Collaborative filtering - get predictions for the new user

Hello there!

Could anyone support me in solving the following scenario:

  1. I’ve pre-trained and exported a model using collab_learner (for example, users and their ratings on movies).
  2. Using load_learner, I import the model and would like to get predictions for the completely new user.
  3. To solve the cold start problem, I propose the new user to rate some of the most rated movies (let’s say 5-10 movies).
  4. Based on these ratings, I’d like to give some new recommendations (using get_preds).

Since my exported model doesn’t “know” anything about this new user (it’s not in the training set), can I somehow “add” this information to the existing learner or should I re-train the model?

Using the following code, what should I pass as a test_dl?

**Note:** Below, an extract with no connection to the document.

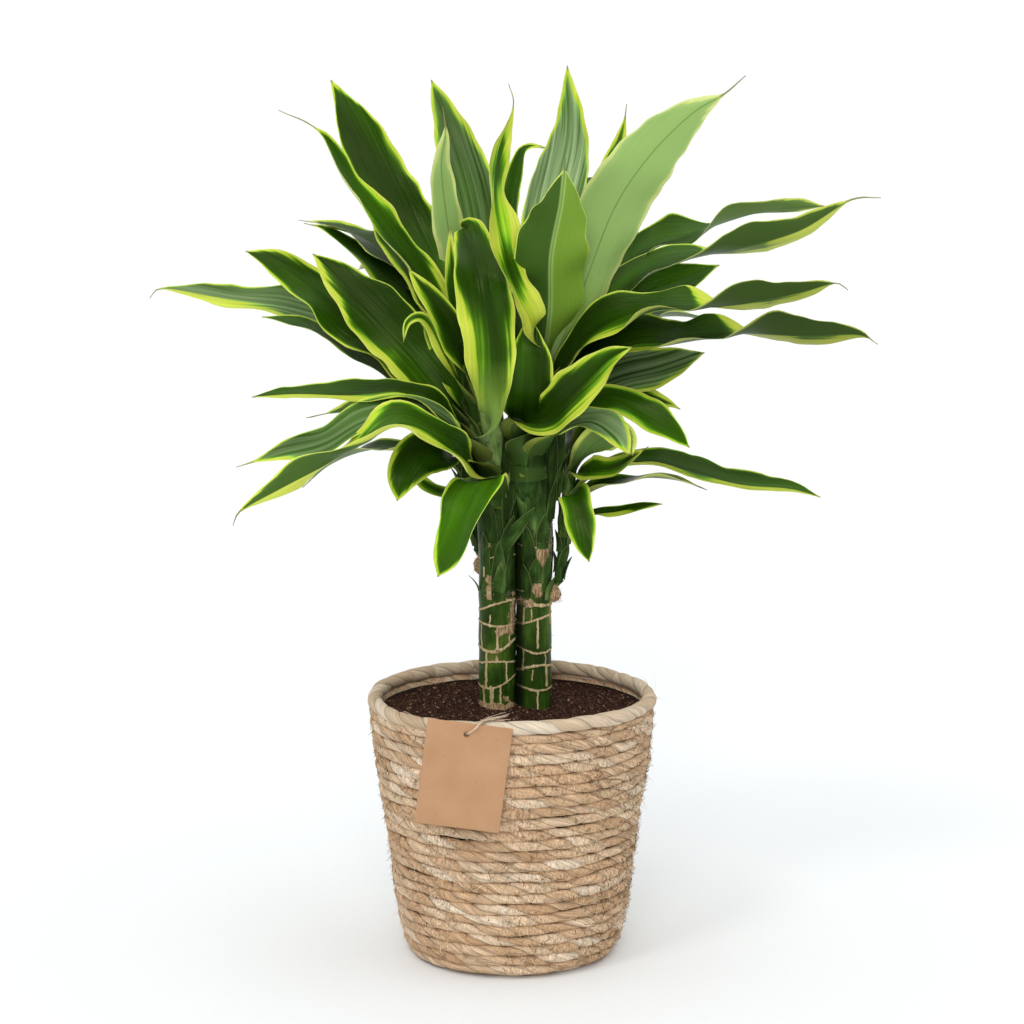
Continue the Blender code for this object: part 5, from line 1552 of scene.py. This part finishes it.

Unseen movies without ratings?

test_dl = learn.dls.test_dl(df_test, with_labels=True)

preds = learn.get_preds(dl=test_dl, with_decoded=True)

Thanks for any help!

After you have more data about more new users’s ratings, you can do either option:

  1. train the existing model in the new users’s ratings. This is preferable when your new users are quite different from your old users based behavior. This is similar to Transfer Learning.
  2. retrain the model using a combination of old and new data.
1 Like

I had a same problem and I was trying to understand what to do exactly: in the pretrained model I exported the new user did not exist, so how can I use that model and train with new data (with the new user) on a model where the embedding of that user is not present? Lets say for example that the pretrained model had 100 users so user embeddings is a 100x40 matrix (40=latent factors). I export the model and now I want to train with a new dataloaders that only contains i.e. 10 new users.
How can i tell to fastai “hey these are 10 new users, so I need 10 more vectors on my embeddings matrix for that”. And when I create the new dataloader with new examples I also need a way to pass the mapping of “old” 100 users to embeddings indexes otherwise it will overlap the 10 users on the indexes used by 100 old users.
Or maybe I didnt understand it well?

2 Likes

I found some inspiration of solving the cold start problem here: The Cold Start Problem - #2 by cedric

In my case, it might worth to provide predictions with another model (tabular model with items similarity instead of users).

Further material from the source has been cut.